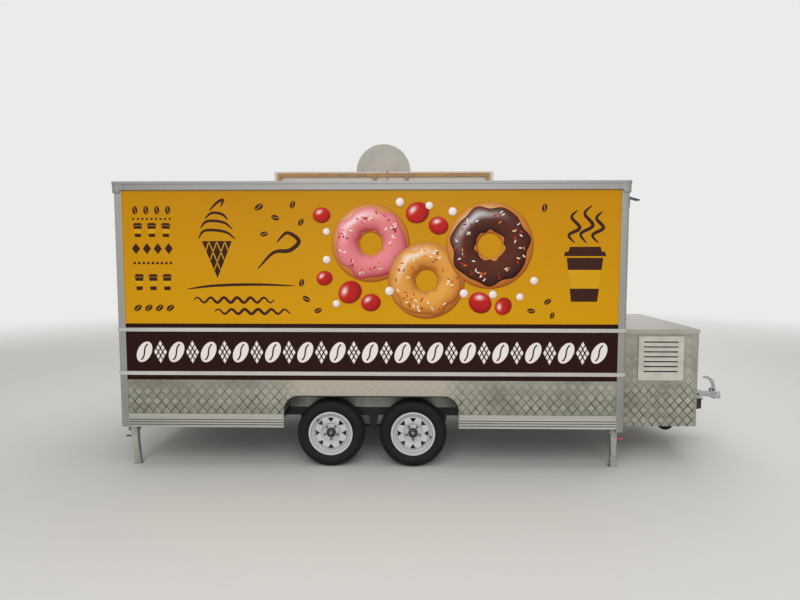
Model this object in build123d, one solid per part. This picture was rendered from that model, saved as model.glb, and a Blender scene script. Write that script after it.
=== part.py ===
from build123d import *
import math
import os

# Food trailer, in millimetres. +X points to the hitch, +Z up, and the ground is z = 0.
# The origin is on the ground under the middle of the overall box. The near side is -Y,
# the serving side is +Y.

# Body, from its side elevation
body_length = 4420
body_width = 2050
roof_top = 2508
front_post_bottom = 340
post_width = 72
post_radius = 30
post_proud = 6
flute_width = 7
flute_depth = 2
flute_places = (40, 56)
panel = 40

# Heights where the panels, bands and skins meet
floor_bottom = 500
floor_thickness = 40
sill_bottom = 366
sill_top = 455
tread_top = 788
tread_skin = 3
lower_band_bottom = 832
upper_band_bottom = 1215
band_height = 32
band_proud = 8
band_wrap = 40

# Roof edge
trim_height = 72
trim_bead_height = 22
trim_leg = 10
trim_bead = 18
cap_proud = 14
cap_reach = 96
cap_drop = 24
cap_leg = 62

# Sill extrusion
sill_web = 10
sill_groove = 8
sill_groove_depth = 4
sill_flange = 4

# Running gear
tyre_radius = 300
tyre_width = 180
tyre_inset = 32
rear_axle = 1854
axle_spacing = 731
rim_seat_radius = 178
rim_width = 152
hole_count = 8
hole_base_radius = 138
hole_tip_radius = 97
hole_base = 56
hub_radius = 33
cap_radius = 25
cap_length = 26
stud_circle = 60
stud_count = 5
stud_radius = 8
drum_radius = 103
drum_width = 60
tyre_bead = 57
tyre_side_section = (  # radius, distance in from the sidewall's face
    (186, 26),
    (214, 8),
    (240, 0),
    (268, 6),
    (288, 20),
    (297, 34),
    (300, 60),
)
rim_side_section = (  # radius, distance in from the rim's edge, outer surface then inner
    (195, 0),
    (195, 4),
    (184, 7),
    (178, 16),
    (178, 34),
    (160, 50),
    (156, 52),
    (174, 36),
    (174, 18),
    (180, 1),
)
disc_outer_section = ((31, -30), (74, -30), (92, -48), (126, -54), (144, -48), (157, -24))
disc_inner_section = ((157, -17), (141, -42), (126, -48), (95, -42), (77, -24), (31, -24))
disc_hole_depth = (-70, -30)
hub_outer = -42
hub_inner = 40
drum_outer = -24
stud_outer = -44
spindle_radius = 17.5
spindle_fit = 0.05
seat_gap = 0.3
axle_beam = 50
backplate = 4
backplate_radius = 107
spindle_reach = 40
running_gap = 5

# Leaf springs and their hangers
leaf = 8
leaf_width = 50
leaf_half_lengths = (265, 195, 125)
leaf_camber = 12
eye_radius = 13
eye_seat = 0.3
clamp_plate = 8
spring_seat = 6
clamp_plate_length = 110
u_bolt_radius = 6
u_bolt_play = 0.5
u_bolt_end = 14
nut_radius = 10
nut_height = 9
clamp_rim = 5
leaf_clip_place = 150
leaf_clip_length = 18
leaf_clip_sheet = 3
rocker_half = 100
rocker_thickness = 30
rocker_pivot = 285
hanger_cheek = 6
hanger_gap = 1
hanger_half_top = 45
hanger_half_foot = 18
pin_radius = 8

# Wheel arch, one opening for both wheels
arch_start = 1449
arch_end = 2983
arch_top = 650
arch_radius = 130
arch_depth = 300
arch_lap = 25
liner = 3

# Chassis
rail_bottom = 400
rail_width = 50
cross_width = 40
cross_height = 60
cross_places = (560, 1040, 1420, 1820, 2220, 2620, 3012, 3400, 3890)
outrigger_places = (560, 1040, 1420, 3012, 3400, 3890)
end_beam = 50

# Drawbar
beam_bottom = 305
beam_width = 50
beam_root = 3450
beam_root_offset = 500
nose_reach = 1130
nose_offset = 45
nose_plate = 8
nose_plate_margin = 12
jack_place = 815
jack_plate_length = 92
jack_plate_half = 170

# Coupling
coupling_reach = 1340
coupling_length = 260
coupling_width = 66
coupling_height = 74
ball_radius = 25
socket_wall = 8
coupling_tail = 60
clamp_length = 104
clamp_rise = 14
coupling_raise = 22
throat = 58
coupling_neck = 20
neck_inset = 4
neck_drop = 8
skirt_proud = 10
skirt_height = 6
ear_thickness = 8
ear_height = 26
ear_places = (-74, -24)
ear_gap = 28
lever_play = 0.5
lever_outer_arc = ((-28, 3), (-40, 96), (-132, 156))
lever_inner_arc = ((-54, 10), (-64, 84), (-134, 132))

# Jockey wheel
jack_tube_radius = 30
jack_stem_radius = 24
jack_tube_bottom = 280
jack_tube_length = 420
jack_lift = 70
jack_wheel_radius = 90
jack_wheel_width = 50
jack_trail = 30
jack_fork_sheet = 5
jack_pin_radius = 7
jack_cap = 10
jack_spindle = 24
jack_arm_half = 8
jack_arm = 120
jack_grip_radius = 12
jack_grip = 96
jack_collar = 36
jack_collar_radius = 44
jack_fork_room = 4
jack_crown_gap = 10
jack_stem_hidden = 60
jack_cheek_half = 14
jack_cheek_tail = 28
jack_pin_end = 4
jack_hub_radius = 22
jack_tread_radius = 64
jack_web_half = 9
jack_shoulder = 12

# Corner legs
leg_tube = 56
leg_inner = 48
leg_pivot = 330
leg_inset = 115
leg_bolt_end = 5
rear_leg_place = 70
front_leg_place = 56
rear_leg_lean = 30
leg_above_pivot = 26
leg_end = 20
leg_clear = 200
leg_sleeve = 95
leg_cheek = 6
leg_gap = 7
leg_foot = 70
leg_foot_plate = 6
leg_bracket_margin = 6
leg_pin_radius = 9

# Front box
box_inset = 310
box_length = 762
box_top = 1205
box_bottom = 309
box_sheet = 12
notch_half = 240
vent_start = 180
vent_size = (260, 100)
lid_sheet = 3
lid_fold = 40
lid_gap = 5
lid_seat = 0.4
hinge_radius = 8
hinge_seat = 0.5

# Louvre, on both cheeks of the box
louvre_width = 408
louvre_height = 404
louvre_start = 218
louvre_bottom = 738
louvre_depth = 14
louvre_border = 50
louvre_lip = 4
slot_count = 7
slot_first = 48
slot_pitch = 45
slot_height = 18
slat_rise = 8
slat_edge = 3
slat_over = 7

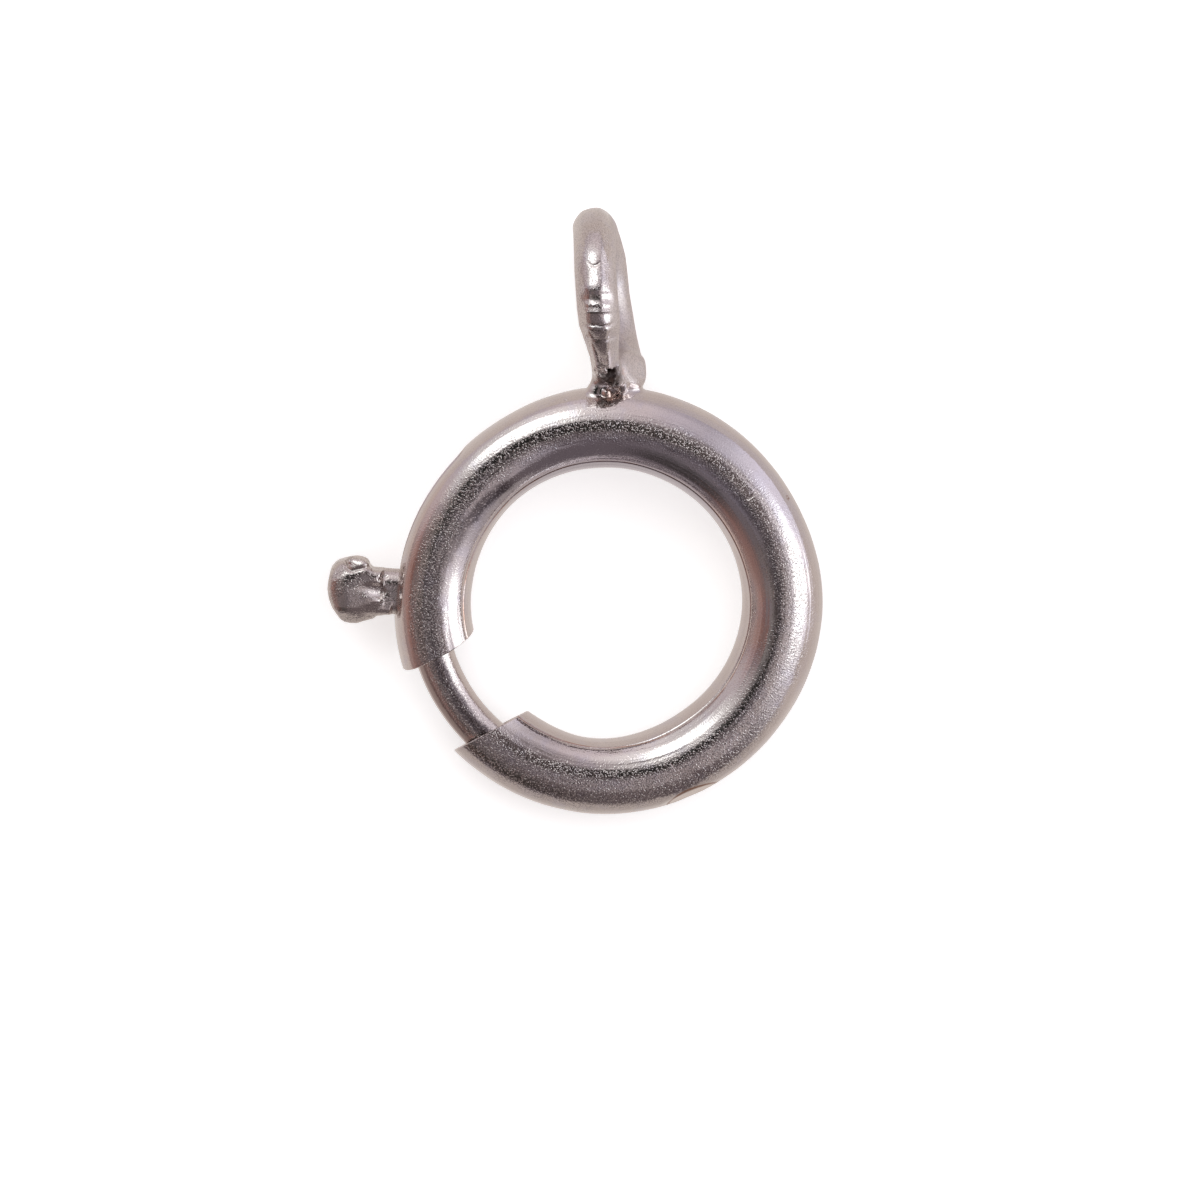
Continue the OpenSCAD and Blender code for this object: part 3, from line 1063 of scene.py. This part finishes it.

▸ EXERCISE AIM
Reproduce the complete set of lines precisely as supplied.

▸ SOLUTION TO THE PROBLEM
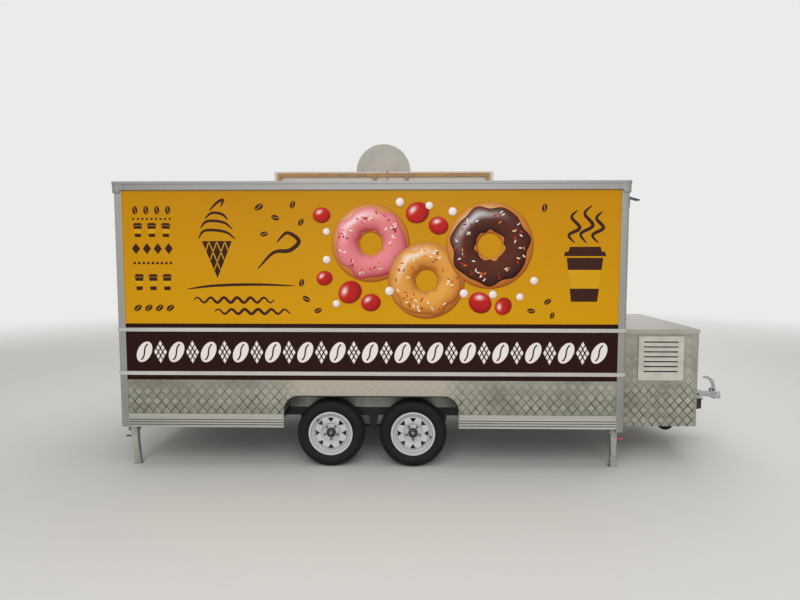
Model this object in build123d, one solid per part. This picture was rendered from that model, saved as model.glb, and a Blender scene script. Write that script after it.
=== part.py ===
from build123d import *
import math
import os

# Food trailer, in millimetres. +X points to the hitch, +Z up, and the ground is z = 0.
# The origin is on the ground under the middle of the overall box. The near side is -Y,
# the serving side is +Y.

# Body, from its side elevation
body_length = 4420
body_width = 2050
roof_top = 2508
front_post_bottom = 340
post_width = 72
post_radius = 30
post_proud = 6
flute_width = 7
flute_depth = 2
flute_places = (40, 56)
panel = 40

# Heights where the panels, bands and skins meet
floor_bottom = 500
floor_thickness = 40
sill_bottom = 366
sill_top = 455
tread_top = 788
tread_skin = 3
lower_band_bottom = 832
upper_band_bottom = 1215
band_height = 32
band_proud = 8
band_wrap = 40

# Roof edge
trim_height = 72
trim_bead_height = 22
trim_leg = 10
trim_bead = 18
cap_proud = 14
cap_reach = 96
cap_drop = 24
cap_leg = 62

# Sill extrusion
sill_web = 10
sill_groove = 8
sill_groove_depth = 4
sill_flange = 4

# Running gear
tyre_radius = 300
tyre_width = 180
tyre_inset = 32
rear_axle = 1854
axle_spacing = 731
rim_seat_radius = 178
rim_width = 152
hole_count = 8
hole_base_radius = 138
hole_tip_radius = 97
hole_base = 56
hub_radius = 33
cap_radius = 25
cap_length = 26
stud_circle = 60
stud_count = 5
stud_radius = 8
drum_radius = 103
drum_width = 60
tyre_bead = 57
tyre_side_section = (  # radius, distance in from the sidewall's face
    (186, 26),
    (214, 8),
    (240, 0),
    (268, 6),
    (288, 20),
    (297, 34),
    (300, 60),
)
rim_side_section = (  # radius, distance in from the rim's edge, outer surface then inner
    (195, 0),
    (195, 4),
    (184, 7),
    (178, 16),
    (178, 34),
    (160, 50),
    (156, 52),
    (174, 36),
    (174, 18),
    (180, 1),
)
disc_outer_section = ((31, -30), (74, -30), (92, -48), (126, -54), (144, -48), (157, -24))
disc_inner_section = ((157, -17), (141, -42), (126, -48), (95, -42), (77, -24), (31, -24))
disc_hole_depth = (-70, -30)
hub_outer = -42
hub_inner = 40
drum_outer = -24
stud_outer = -44
spindle_radius = 17.5
spindle_fit = 0.05
seat_gap = 0.3
axle_beam = 50
backplate = 4
backplate_radius = 107
spindle_reach = 40
running_gap = 5

# Leaf springs and their hangers
leaf = 8
leaf_width = 50
leaf_half_lengths = (265, 195, 125)
leaf_camber = 12
eye_radius = 13
eye_seat = 0.3
clamp_plate = 8
spring_seat = 6
clamp_plate_length = 110
u_bolt_radius = 6
u_bolt_play = 0.5
u_bolt_end = 14
nut_radius = 10
nut_height = 9
clamp_rim = 5
leaf_clip_place = 150
leaf_clip_length = 18
leaf_clip_sheet = 3
rocker_half = 100
rocker_thickness = 30
rocker_pivot = 285
hanger_cheek = 6
hanger_gap = 1
hanger_half_top = 45
hanger_half_foot = 18
pin_radius = 8

# Wheel arch, one opening for both wheels
arch_start = 1449
arch_end = 2983
arch_top = 650
arch_radius = 130
arch_depth = 300
arch_lap = 25
liner = 3

# Chassis
rail_bottom = 400
rail_width = 50
cross_width = 40
cross_height = 60
cross_places = (560, 1040, 1420, 1820, 2220, 2620, 3012, 3400, 3890)
outrigger_places = (560, 1040, 1420, 3012, 3400, 3890)
end_beam = 50

# Drawbar
beam_bottom = 305
beam_width = 50
beam_root = 3450
beam_root_offset = 500
nose_reach = 1130
nose_offset = 45
nose_plate = 8
nose_plate_margin = 12
jack_place = 815
jack_plate_length = 92
jack_plate_half = 170

# Coupling
coupling_reach = 1340
coupling_length = 260
coupling_width = 66
coupling_height = 74
ball_radius = 25
socket_wall = 8
coupling_tail = 60
clamp_length = 104
clamp_rise = 14
coupling_raise = 22
throat = 58
coupling_neck = 20
neck_inset = 4
neck_drop = 8
skirt_proud = 10
skirt_height = 6
ear_thickness = 8
ear_height = 26
ear_places = (-74, -24)
ear_gap = 28
lever_play = 0.5
lever_outer_arc = ((-28, 3), (-40, 96), (-132, 156))
lever_inner_arc = ((-54, 10), (-64, 84), (-134, 132))

# Jockey wheel
jack_tube_radius = 30
jack_stem_radius = 24
jack_tube_bottom = 280
jack_tube_length = 420
jack_lift = 70
jack_wheel_radius = 90
jack_wheel_width = 50
jack_trail = 30
jack_fork_sheet = 5
jack_pin_radius = 7
jack_cap = 10
jack_spindle = 24
jack_arm_half = 8
jack_arm = 120
jack_grip_radius = 12
jack_grip = 96
jack_collar = 36
jack_collar_radius = 44
jack_fork_room = 4
jack_crown_gap = 10
jack_stem_hidden = 60
jack_cheek_half = 14
jack_cheek_tail = 28
jack_pin_end = 4
jack_hub_radius = 22
jack_tread_radius = 64
jack_web_half = 9
jack_shoulder = 12

# Corner legs
leg_tube = 56
leg_inner = 48
leg_pivot = 330
leg_inset = 115
leg_bolt_end = 5
rear_leg_place = 70
front_leg_place = 56
rear_leg_lean = 30
leg_above_pivot = 26
leg_end = 20
leg_clear = 200
leg_sleeve = 95
leg_cheek = 6
leg_gap = 7
leg_foot = 70
leg_foot_plate = 6
leg_bracket_margin = 6
leg_pin_radius = 9

# Front box
box_inset = 310
box_length = 762
box_top = 1205
box_bottom = 309
box_sheet = 12
notch_half = 240
vent_start = 180
vent_size = (260, 100)
lid_sheet = 3
lid_fold = 40
lid_gap = 5
lid_seat = 0.4
hinge_radius = 8
hinge_seat = 0.5

# Louvre, on both cheeks of the box
louvre_width = 408
louvre_height = 404
louvre_start = 218
louvre_bottom = 738
louvre_depth = 14
louvre_border = 50
louvre_lip = 4
slot_count = 7
slot_first = 48
slot_pitch = 45
slot_height = 18
slat_rise = 8
slat_edge = 3
slat_over = 7

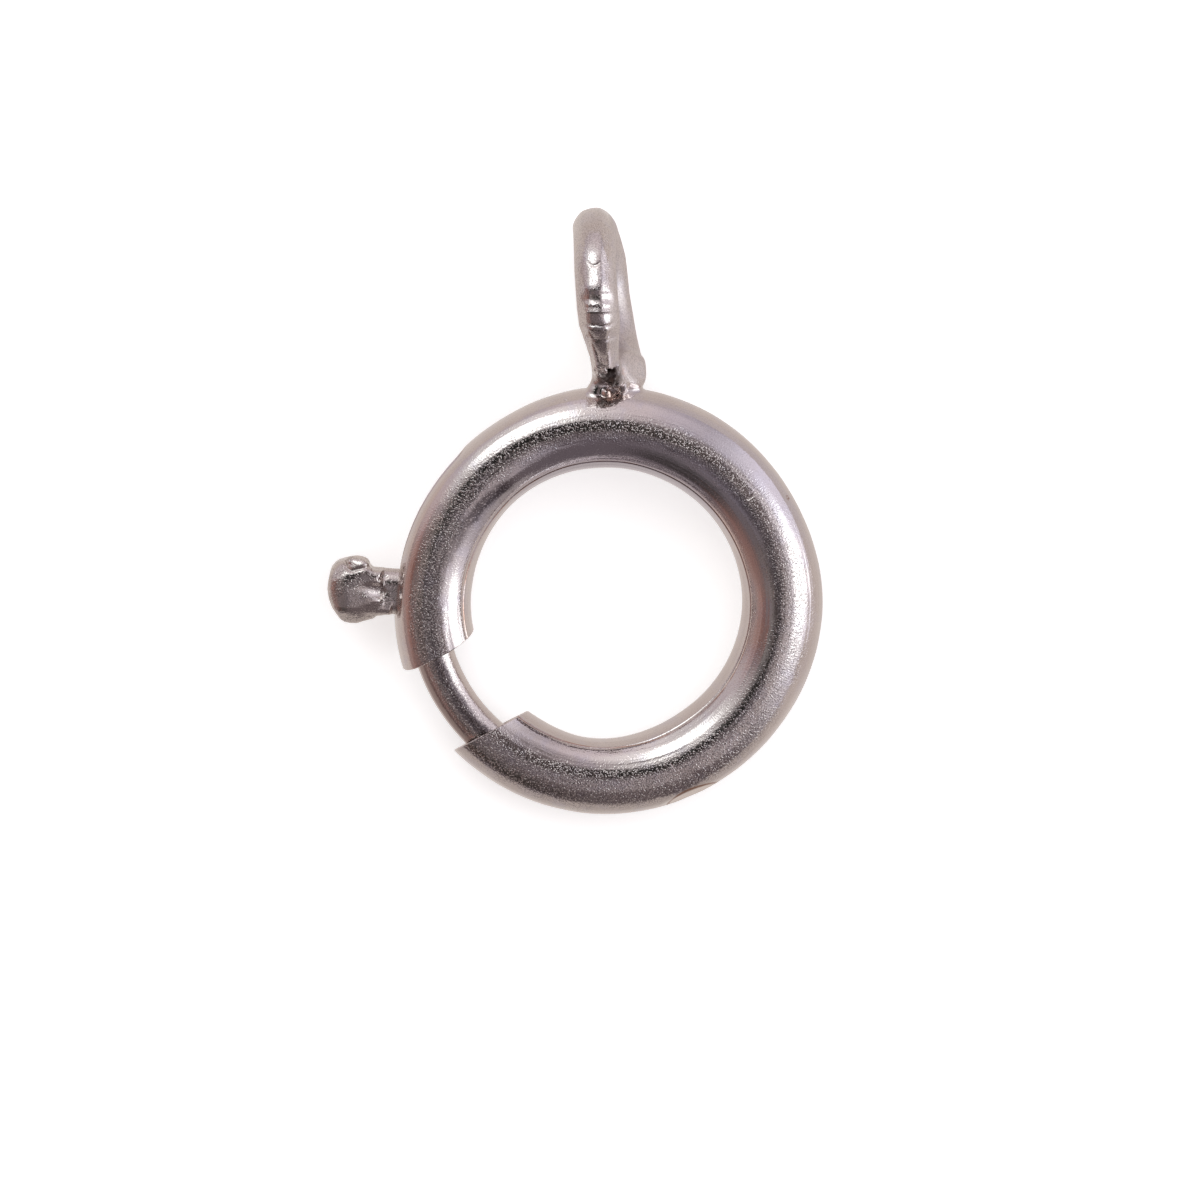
Continue the OpenSCAD and Blender code for this object: part 3, from line 1063 of scene.py. This part finishes it.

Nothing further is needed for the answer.